これらが必要であると山口さんはおっしゃいます。

○『対話』とは

新たな価値を創造する『対話』とは、

  • 私たちと思う
  • 耳を澄ませて聴く
  • 否定も断定もしない
  • 答えは一つと思わない
  • 沈黙を歓迎する
  • アイデアをつなげる
  • 心の変容を自分に許す

講義で講師の話を聴く。講師の話す事柄は聴講者に等しく聴こえますが、その話をどのように受け止め、感じ、また、どのように考えるかはひとそれぞれです。聴き手の数だけ受け止め方や考え方がある。つまりそれだけ違いがあるということです。

この違いにこそ価値がある。その違いがどこから生まれるのかに心を寄せる。また、これまでの経験などを踏まえて今自分が考えていること、あるいは常識だと思っていることが本当に正しいのか、もっと別の考え方があるのでは、と「発明家的発想」で疑問に思ってみる。こうしたことを意識しながら『対話』することで、新しい発見、新しい価値の創造につなげていくことができる。

互いの考えに違いを見つけ、いかに自分の考えが正しいかを論破する。話し合いの場では、ついこうした状態に陥りがちですが、これは「討論」であって、私たちが未来創造塾で大切にするのは『対話』です。ぜひこの『対話』を、講義の中で塾生のみなさんとともに実践していきたいと思います。
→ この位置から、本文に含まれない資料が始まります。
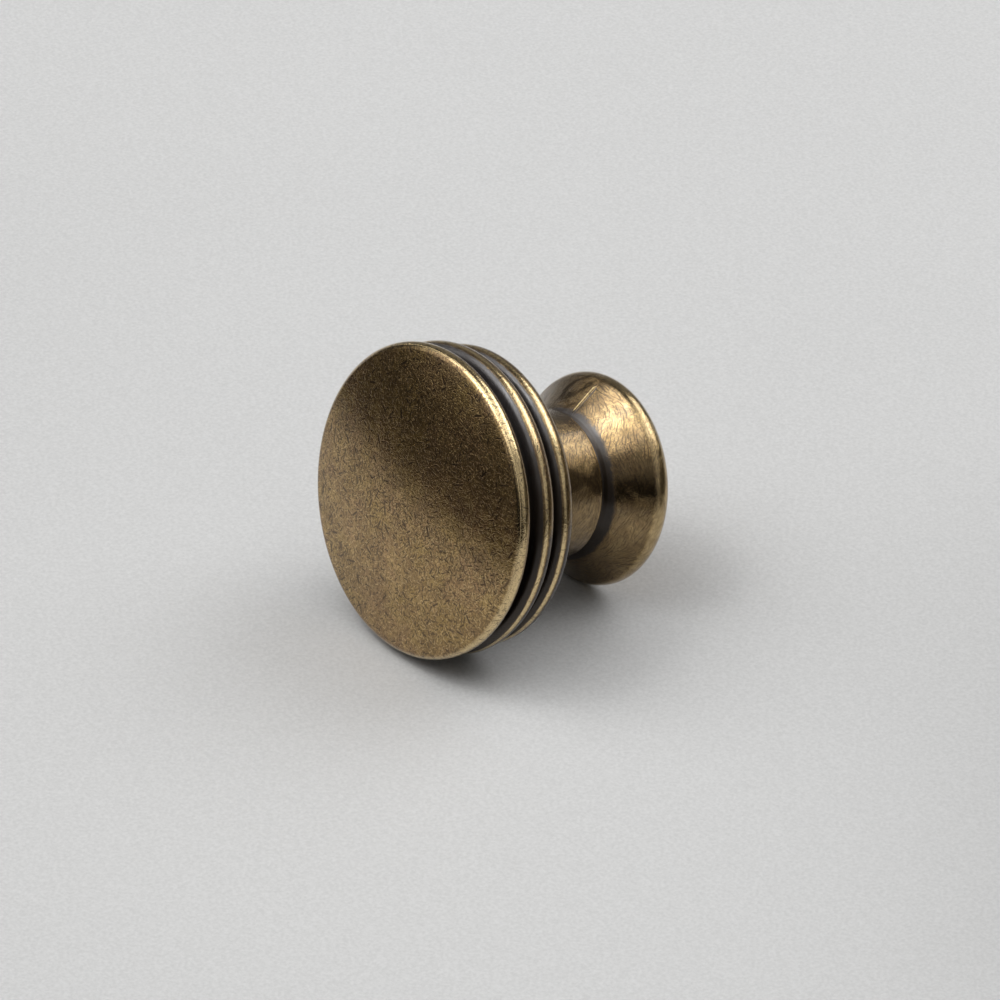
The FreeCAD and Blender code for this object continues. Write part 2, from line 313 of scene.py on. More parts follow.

○「競争」「所有」「依存」から「協力」「共有」「自立」へ

これまでの都会的な考え方では、

  • 競争:同じベクトルの中で優劣を競う
  • 所有:「モノ」に豊かさを感じる
  • 依存:別の言い方をすれば「便利」「消費者」

これらは、経済を拡大させることにおいて、相対的な価値を大切にしていると言えます。

しかしこれから私たちが大切にしたい考え方は、

  • 競争 ではなく 協力:一人ではなし得ないことが可能になる
  • 所有 ではなく 共有:みんなで使うことで喜びを分かち合う
  • 依存 ではなく 自立:別の言い方をすれば「創る」

こうした考えのもとで行動することで、お互いに関係性が生まれ、みんなが消費者ではなく当事者になります。経済は「手段」として必要ですが、「目的」は、あくまで一人ひとりの『well being』である。

この「協力」「共有」「自立」が、地域でみんなが幸せを感じながら暮らすことの出来る環境を創り出すためのキーワードであると、正にこれを体現している津屋崎の取組からお話をいただきました。

毎回の講義においては、塾生同士のディスカッションが重要となってきます。

これからの講義では、山口さんから教わった『対話』することの大切さを常に意識し、8期生みんなで協力しながら、取り組んでいきたいと思います。